This thread has been established to help owners obtain maximum performance from the OEM GTO braking system. It applies to the rear brakes of all models of Monaro-based GTOs and will cover the following topics.
1.	General
2.	Emergency Brake
3.	Brake Pads - Rear
4.	Rotors - Rear
5.	OEM Rear Brake System Upgrades for the 2004
6.	HSV OEM Rear Brake System Upgrades
7.	Dust Shield Modification For Improved Cooling
8.	Painting Rear Calipers OEM Red for the 2004

Dealing with corrosion, torquing wheel nuts, brake fluid suggestions, brake bleeding, and other general tips can be found in the companion thread on Front Brake Enhancements and Upgrades. 

Front Brake Enhancements and Upgrades for the GTO (Holden) - Pontiac GTO Forum


----------



## Xman (Oct 31, 2004)

*General*

This is worth repeating. Safety first!! Always block wheels, use jack stand to support a raised vehicle, and common sense. If you do not feel comfortable performing these maintenance actions, you should not hesitate to take your project to a qualified mechanic.

One of the first things I had to do learn with my GTO was how to lift it off the ground. This was my first vehicle with an independent rear suspension (IRS). I had a Camaro Z-28 before this and had learned the trick of driving the front wheels up on ramps to get enough clearance to get my floor jack under the limited ground clearance afforded at the front end and still have some room to pump the handle. Lifting the GTO rear end off the ground is different. Unlike a live-axle vehicle, the differential of the GTO’s IRS is not designed as a lifting point. I’ve included a picture provided by diverdan that illustrates the GTO’s jacking points. The yellow points are the centerline lifting points. There is a cast black stub just behind the rear differential that is the jacking point if you intend to take both rear wheels off the ground. As far as a sequence of steps, drive the front wheels up on the ramps and then jack/lift the rear first if the intention is to get all four wheels off the ground. The green points are the frame points suitable for jack stands. If your jack stand does not have a broad contact surface with the vehicle, consider using a block of wood between the frame and the jack behind the front wheels. My frame showed some slight deformation the first time I rested the front end on jack stands. The rear jack points are stout. I rarely jack or lift the car from the green points because it puts a twisting stress on the body. If you don’t have a high-powered impact wrench, don’t forget to loosen the wheel nuts before you get the wheels of the ground. 

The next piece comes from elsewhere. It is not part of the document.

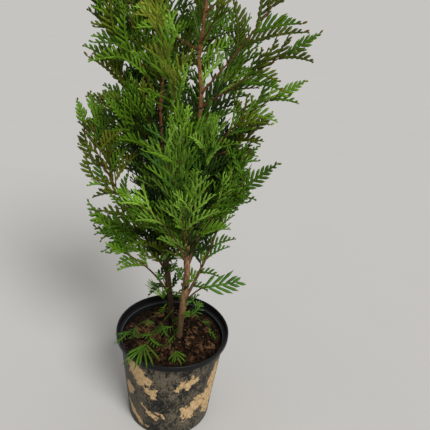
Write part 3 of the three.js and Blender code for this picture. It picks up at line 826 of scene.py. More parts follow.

I mention stainless steel brake lines a couple of times in this thread but do not address them specifically. Many aftermarket rear upgrade kits come with stainless steel brake lines but only include two for the rear. This practice has caught many GTO owners by surprise when they perform the install and find out they are two lines short. There are four flexible brake lines for the rear; two from the body to the IRS (usually not included) and two from the IRS to the brake assembly. Upgrading to stainless steel brake lines provide a definite safety enhancement from stock making the brake lines more durable and less prone to failure under demanding use. However, if you feel your brakes are not performing adequately with the 2005 or later brake system, bleed your brake lines to ensure all air has been removed before you make any determination you need stainless steel brake lines to improve pedal firmness. The GTO is notorious for being delivered from the factor with air in the brake lines and the bleeding process may have to be repeated 2 to 3 times to remove the air bubbles and restore pedal firmness. Bleeding the brakes is part of the companion thread covering the front brake system. 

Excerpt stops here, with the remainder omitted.